• WRITTEN INSTRUCTION
Please set down exactly the lines of the listing below from the line containing "Keep writing the" through the line containing "return shape.cut(cylinder_y(ferrule_inner, x, -30, 30, 0))", both lines included, leaving out all other lines.

• MATERIAL SUPPLIED

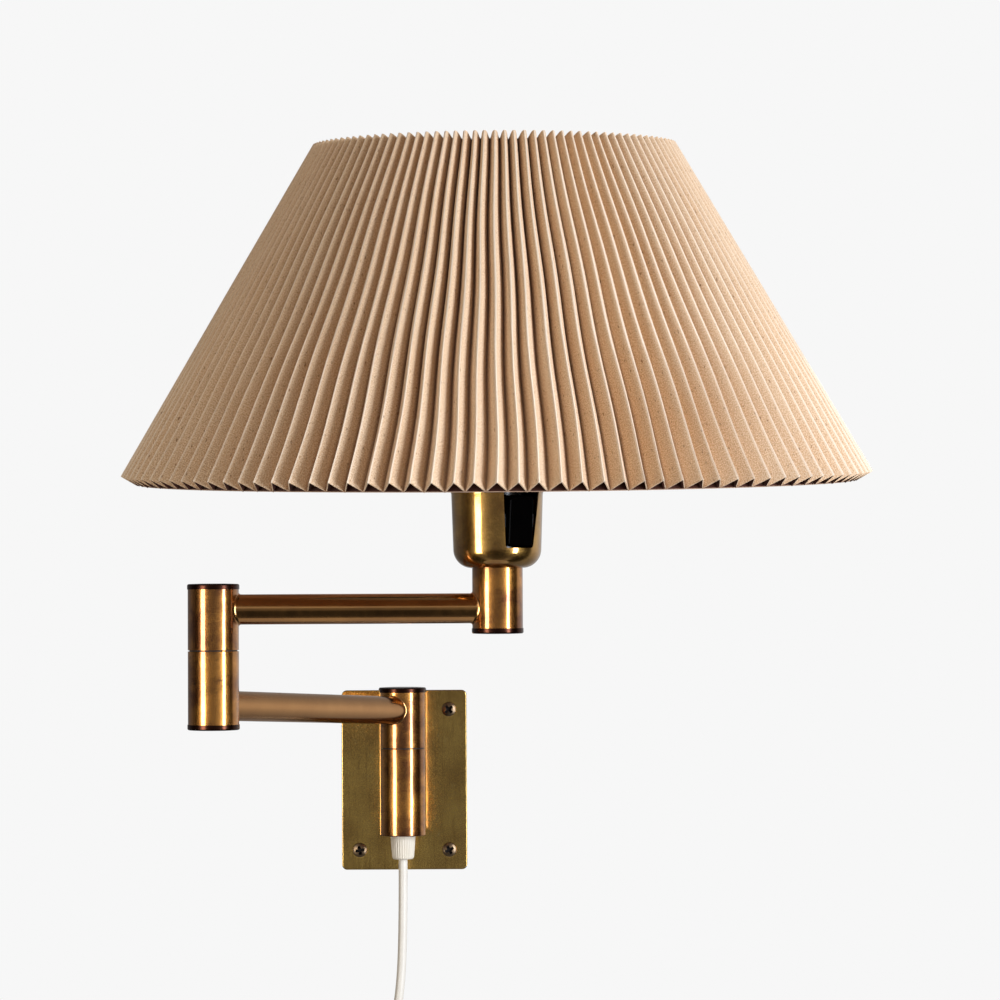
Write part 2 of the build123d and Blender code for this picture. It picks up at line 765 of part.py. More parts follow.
# Plug: a tapered relief, a flat body and two round pins, all in line with the tail
relief_foot = tail_end.Z - relief_height
relief = Pos(tail_end.X, tail_end.Y, tail_end.Z - relief_height / 2)
relief = relief * Cone(relief_foot_radius, relief_top_radius, relief_height)
plug_foot = relief_foot - plug_height
plug = loft(
    [
        Pos(tail_end.X, tail_end.Y, plug_foot) * RectangleRounded(plug_width, plug_depth, plug_round),
        Pos(tail_end.X, tail_end.Y, relief_foot) * RectangleRounded(plug_neck_width, plug_neck_depth, plug_round),
    ]
)
keep("plug_body", plug + relief)
pins = []
for side in (-1, 1):
    pin_axis = (tail_end.X + side * pin_spacing / 2, tail_end.Y)
    pin = disc(pin_axis, plug_foot - pin_length, plug_foot, pin_radius)
    pins.append(fillet(pin.edges().sort_by(Axis.Z)[0], pin_radius / 2))
keep("plug_pins", Compound(children=pins))


# Least gap between the coil's own turns, measured on the sample points
skipped = int(4 * cord_radius / coil.length * coil_sample_count) + 1
least_distance = min(
    (coil_samples[i] - coil_samples[j]).length
    for i in range(coil_sample_count + 1)
    for j in range(i + skipped, coil_sample_count + 1)
)
cord_length = drop_path.length + coil.length + tail_path.length
print("radii of the cord's drop:", [round(radius, 1) for radius in drop_radii])
print("drop volume over section times length:", drop.volume / (math.pi * cord_radius**2 * drop_path.length))
print("least gap in the coil:", round(least_distance - 2 * cord_radius, 2))
print("cord length:", round(cord_length, 1))
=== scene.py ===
# %% [markdown]
# # An articulating wall light in brass and pleated linen
# The lamp hangs on a wall by a brass plate. Two swing arms fold at an elbow, and the second
# one carries a spun cup with a rocker switch under a pleated cone shade. The solids already
# exist, so this lesson dresses them: it loads them as a frame, sets up a camera and two strip
# lights as in a small product studio, then makes each visible piece and its finish in turn.

# %% Load the solids
import math
import random

import bmesh
import bpy
from mathutils import Matrix, Vector


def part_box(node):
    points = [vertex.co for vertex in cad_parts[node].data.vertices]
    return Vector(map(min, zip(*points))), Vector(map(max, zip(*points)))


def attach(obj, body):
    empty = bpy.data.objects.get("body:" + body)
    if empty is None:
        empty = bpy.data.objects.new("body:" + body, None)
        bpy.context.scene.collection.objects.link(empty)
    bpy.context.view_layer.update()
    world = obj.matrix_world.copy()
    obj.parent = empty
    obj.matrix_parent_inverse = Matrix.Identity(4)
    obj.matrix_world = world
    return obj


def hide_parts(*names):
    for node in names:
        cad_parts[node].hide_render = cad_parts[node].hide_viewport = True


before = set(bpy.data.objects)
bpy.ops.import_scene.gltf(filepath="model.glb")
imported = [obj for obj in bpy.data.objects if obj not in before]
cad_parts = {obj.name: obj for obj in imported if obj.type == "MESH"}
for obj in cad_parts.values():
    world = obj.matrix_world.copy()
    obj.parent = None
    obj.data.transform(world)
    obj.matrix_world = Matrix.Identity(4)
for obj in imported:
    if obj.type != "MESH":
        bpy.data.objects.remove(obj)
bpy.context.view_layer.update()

print("solids loaded:", len(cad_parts))

# %% [markdown]
# ## Small helpers
# All lengths below are written in millimetres, as a maker would measure them, and are turned
# into metres at the last moment. Colours are written as the hex values a colour picker gives,
# and one function turns them into the linear values that Blender works in.

# %% Units and colours
MM = 0.001


def linear(hex_colour):
    """A hex colour from a picker as linear red, green, blue and full opacity."""
    channels = [int(hex_colour[i : i + 2], 16) / 255 for i in (1, 3, 5)]
    return (*[c / 12.92 if c <= 0.04045 else ((c + 0.055) / 1.055) ** 2.4 for c in channels], 1)


def size_of(node):
    """A solid's lowest and highest corner in millimetres."""
    low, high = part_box(node)
    return low / MM, high / MM


# %% One helper that adds a node, its settings and its links
def add_node(tree, kind, inputs=None, **settings):
    """Add a node, set its properties, and set or link its inputs."""
    node = tree.nodes.new(kind)
    for name, value in settings.items():
        setattr(node, name, value)
    for socket, value in (inputs or {}).items():
        if isinstance(value, bpy.types.NodeSocket):
            tree.links.new(value, node.inputs[socket])
        else:
            node.inputs[socket].default_value = value
    return node


# A Mix node has a set of sockets for each kind of value, and these are the ones for colours
MIX_A, MIX_B, MIX_RESULT = 6, 7, 2


def new_material(name):
    """An empty node material, its tree and its Principled shader."""
    material = bpy.data.materials.new(name)
    material.use_nodes = True
    tree = material.node_tree
    print("finish:", name)
    return material, tree, tree.nodes["Principled BSDF"]


# %% [markdown]
# ## Camera
# The photograph was taken with a long lens from about two metres, a little below the shade and
# pointing slightly up. The picture leans by a third of a degree, so the camera does too.

# %% Camera
focal_pixels = 3350
camera_data = bpy.data.cameras.new("photo_camera")
camera_data.sensor_width = 36
camera_data.lens = focal_pixels / 1000 * camera_data.sensor_width
camera = bpy.data.objects.new("photo_camera", camera_data)
bpy.context.scene.collection.objects.link(camera)
pitch_up = math.radians(1.71)
lean = math.radians(-0.3)
turn_up = Matrix.Rotation(math.pi / 2 + pitch_up, 4, "X")
camera_place = Vector((57.5, -1991.6, 106.1)) * MM
camera.matrix_world = Matrix.Translation(camera_place) @ turn_up @ Matrix.Rotation(lean, 4, "Z")
bpy.context.scene.camera = camera
bpy.context.scene.view_settings.view_transform = "Standard"
print("lens in millimetres:", round(camera_data.lens, 1))

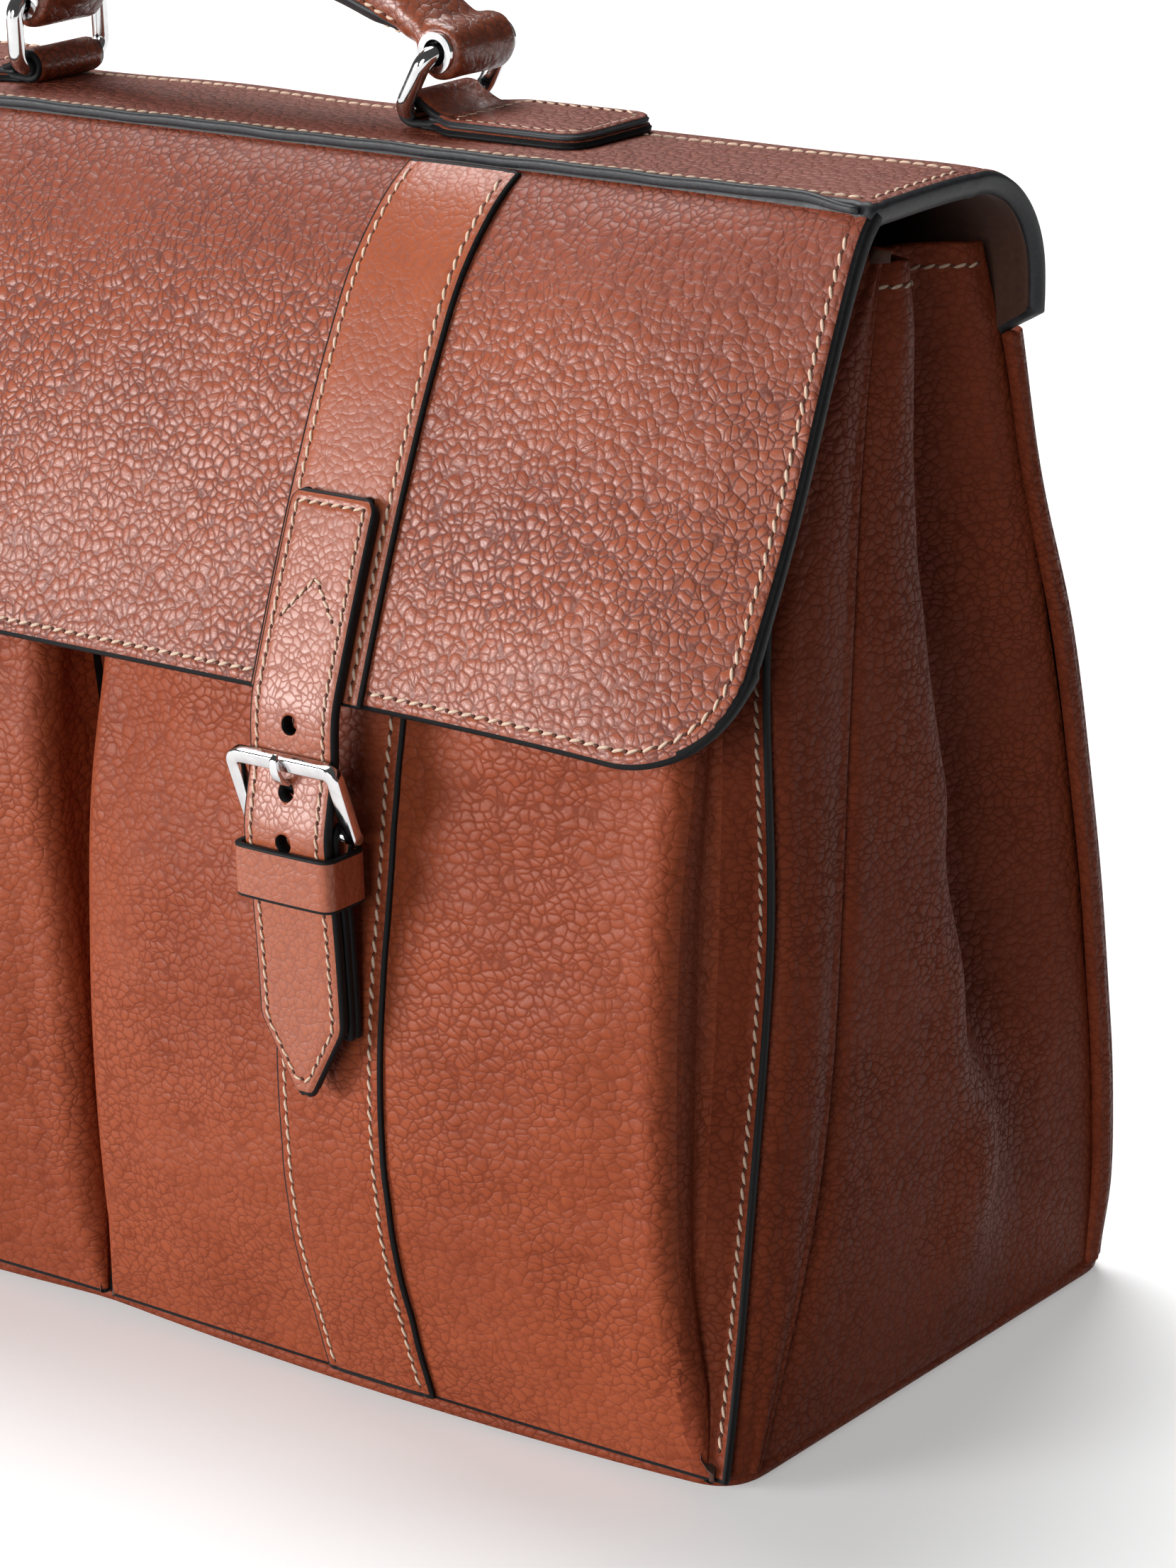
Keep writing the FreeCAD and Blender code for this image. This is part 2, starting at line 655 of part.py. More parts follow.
def ferrule(side):
    """The metal tube in a handle eye, with a rolled rim at each end."""
    x = side * handle_span / 2
    half = ferrule_length / 2
    shape = cylinder_y(ferrule_outer - 0.02, x, -half, half, 0)
    for end in (-1, 1):
        y = end * (half - 0.8)
        shape = shape.fuse(cylinder_y(ferrule_rim, x, y - 0.8, y + 0.8, 0))
    return shape.cut(cylinder_y(ferrule_inner, x, -30, 30, 0))


# Export -------------------------------------------------------------------------------------
def save_pair(shape, name):
    save(shape, name + "_right")
    save(mirrored(shape), name + "_left")


save(wrapped_panel(front_profile, front_seam, -1), "main_front_panel")
save(wrapped_panel(back_profile, back_seam, 1), "main_back_panel")
save_pair(gusset(), "gusset")
save(base_panel(), "base_panel")
save(base_patch(), "base_patch")
save(base_board(), "base_board")
save(lining(front_profile, -1, front_profile[-1][1] - 2.0), "lining_front")
save(lining(back_profile, 1, tail_bottom - 1.0), "lining_back")
save_pair(pocket(), "pocket")
save_pair(pocket_flange(), "pocket_flange")
save_pair(pocket_band(), "pocket_band")
save_pair(snap_stud(), "snap_stud")
save(flap_tail(), "flap_tail")

save(flap_front(), "flap_front")
save(top_layer(top_z - top_leather, top_z), "top_panel")
save(top_layer(top_z - top_leather - top_board_thick, top_z - top_leather), "top_board")
lining_top = top_z - top_leather - top_board_thick
save(top_layer(lining_top - top_lining_thick, lining_top), "top_lining")
save(top_ridge(), "top_ridge")
save(flap_back(), "flap_back")
save_pair(flap_band(), "flap_band")
save_pair(strap_upper(), "strap_upper")
save_pair(handle_base(), "handle_base")

save(placed_ring(-1, left_lean), "ring_left")
save(placed_ring(1, right_lean), "ring_right")
save(place_handle(handle_grip()), "handle_grip")
save(place_handle(arched_round(core_radius, core_reach)), "handle_core")
save(place_handle(handle_end(-1)), "handle_end_left")
save(place_handle(handle_end(1)), "handle_end_right")
save(place_handle(handle_edge()), "handle_edge")
save(place_handle(ferrule(-1)), "ferrule_left")
save(place_handle(ferrule(1)), "ferrule_right")

save_pair(strap_lower(), "strap_lower")
save_pair(chape(), "chape")
save_pair(snap_socket(), "snap_socket")
save_pair(keeper(), "keeper")
save_pair(buckle_frame(), "buckle_frame")
save_pair(buckle_tongue(), "buckle_tongue")

print("handle span", round(handle_span, 2), "tilt", round(handle_tilt, 3), "end angle", round(end_angle, 2))
print("left ring top", left_top, "right ring top", right_top, "loop z", loop_z)
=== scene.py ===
from functools import partial
from math import cos, pi, radians, sin

import bpy
import numpy as np
from mathutils import Matrix, Vector
from mathutils.bvhtree import BVHTree


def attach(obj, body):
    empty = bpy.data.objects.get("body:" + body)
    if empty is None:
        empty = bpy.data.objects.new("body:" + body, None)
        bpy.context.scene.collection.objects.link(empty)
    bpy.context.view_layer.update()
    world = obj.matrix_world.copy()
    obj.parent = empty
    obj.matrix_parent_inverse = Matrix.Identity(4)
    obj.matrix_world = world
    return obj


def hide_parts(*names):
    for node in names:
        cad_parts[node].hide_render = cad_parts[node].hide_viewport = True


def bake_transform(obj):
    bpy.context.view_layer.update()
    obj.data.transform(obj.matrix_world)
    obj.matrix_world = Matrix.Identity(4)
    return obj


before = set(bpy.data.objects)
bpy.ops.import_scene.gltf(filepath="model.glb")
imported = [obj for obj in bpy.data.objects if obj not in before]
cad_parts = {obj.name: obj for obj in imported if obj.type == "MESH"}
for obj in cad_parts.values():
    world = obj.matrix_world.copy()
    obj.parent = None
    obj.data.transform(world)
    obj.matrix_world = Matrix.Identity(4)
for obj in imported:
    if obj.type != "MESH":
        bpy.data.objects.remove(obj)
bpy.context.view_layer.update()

# Looks of the leather briefcase. Shapes are worked out in millimetres in the frame's axes:
# +X along the bag, the front faces -Y, +Z is up. Meshes are written in metres.
MM = 0.001

# Profiles of the body, as (y, z), and of the side seams -----------------------------------------
FRONT = [(-80.5, 4.5), (-77.0, 20), (-68.5, 67), (-59, 128), (-56, 214), (-45, 256), (-26, 284)]
BACK = [(82, 4.5), (85.5, 25), (85.5, 46), (81, 90), (74, 133), (65, 176), (52, 218), (43, 254)]
FRONT_SEAM = [(-71, 4.5), (-63, 22), (-47, 74), (-36.5, 136), (-29, 228), (-18.5, 284)]
BACK_SEAM = [(73.0, 4.5), (76, 25), (76, 46), (71.5, 90), (64.5, 133), (56, 176), (44, 218), (36, 250),
             (27, 277)]
GUSSET = [(4.5, 30.0, 0.5), (60, 25.0, 5.0), (105, 12.0, 14.0), (147, 4.0, 19.0),
          (198, -4.0, 20.0), (246, -7.5, 17.0), (281, -9.0, 12.0)]
POCKET_SIDE = [(-83, 5), (-86, 24), (-87.5, 44), (-88.3, 72), (-87.6, 106), (-85, 142), (-78, 174),
               (-71, 208)]
POCKET_MIDDLE = [(-84, 5), (-90, 24), (-95.5, 44), (-98.4, 72), (-96.8, 106), (-90.8, 142),
                 (-85.3, 174), (-77, 208)]
FLAP_MIDDLE = [(-33, 297.5), (-45, 288.5), (-56, 277), (-68, 257), (-79, 234.3), (-90, 208.5),
               (-99.8, 183.6)]
FLAP_END = [(-33.5, 297), (-38.5, 289.5), (-44.5, 277.5), (-53.5, 258), (-66, 231), (-81, 205),
            (-96.5, 179.2)]
STRAP_HANG = [(-105.9, 183.0), (-106.6, 178.5), (-107.2, 170.0), (-109.0, 162.0), (-110.8, 153.0),
              (-109.8, 143.0), (-108.9, 130.0), (-108.3, 112.0), (-108.5, 88.0)]
BODY_HALF = 201.5
FLAP_HALF = 210.0
FLAP_CORNER = 28.0
FLAP_THICK = 4.6
STRAP_X = 97.0
BAND_HALF = 16.5
STRAP_HALF = 12.5
STRAP_THICK = 3.8
BAR_Y = -103.1
BAR_Z = 153.0
HANDLE_Y = -2.5
RING_X = 63.25
LOOP_Z = 302.65
PANEL_LOW = 4.6
SEAM_INSET = 2.8
FLAP_SEAM_INSET = 3.6
STRAP_SEAM_INSET = 2.5
STRAP_HOLES = (178.5, 163.0, 150.9)
SIDES = ((1, "right"), (-1, "left"))


# Curves and small number helpers ----------------------------------------------------------------
def unit(v):
    """Vectors scaled to length one."""
    return v / np.maximum(np.linalg.norm(v, axis=-1, keepdims=True), 1e-9)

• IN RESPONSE
Keep writing the FreeCAD and Blender code for this image. This is part 2, starting at line 655 of part.py. More parts follow.
def ferrule(side):
    """The metal tube in a handle eye, with a rolled rim at each end."""
    x = side * handle_span / 2
    half = ferrule_length / 2
    shape = cylinder_y(ferrule_outer - 0.02, x, -half, half, 0)
    for end in (-1, 1):
        y = end * (half - 0.8)
        shape = shape.fuse(cylinder_y(ferrule_rim, x, y - 0.8, y + 0.8, 0))
    return shape.cut(cylinder_y(ferrule_inner, x, -30, 30, 0))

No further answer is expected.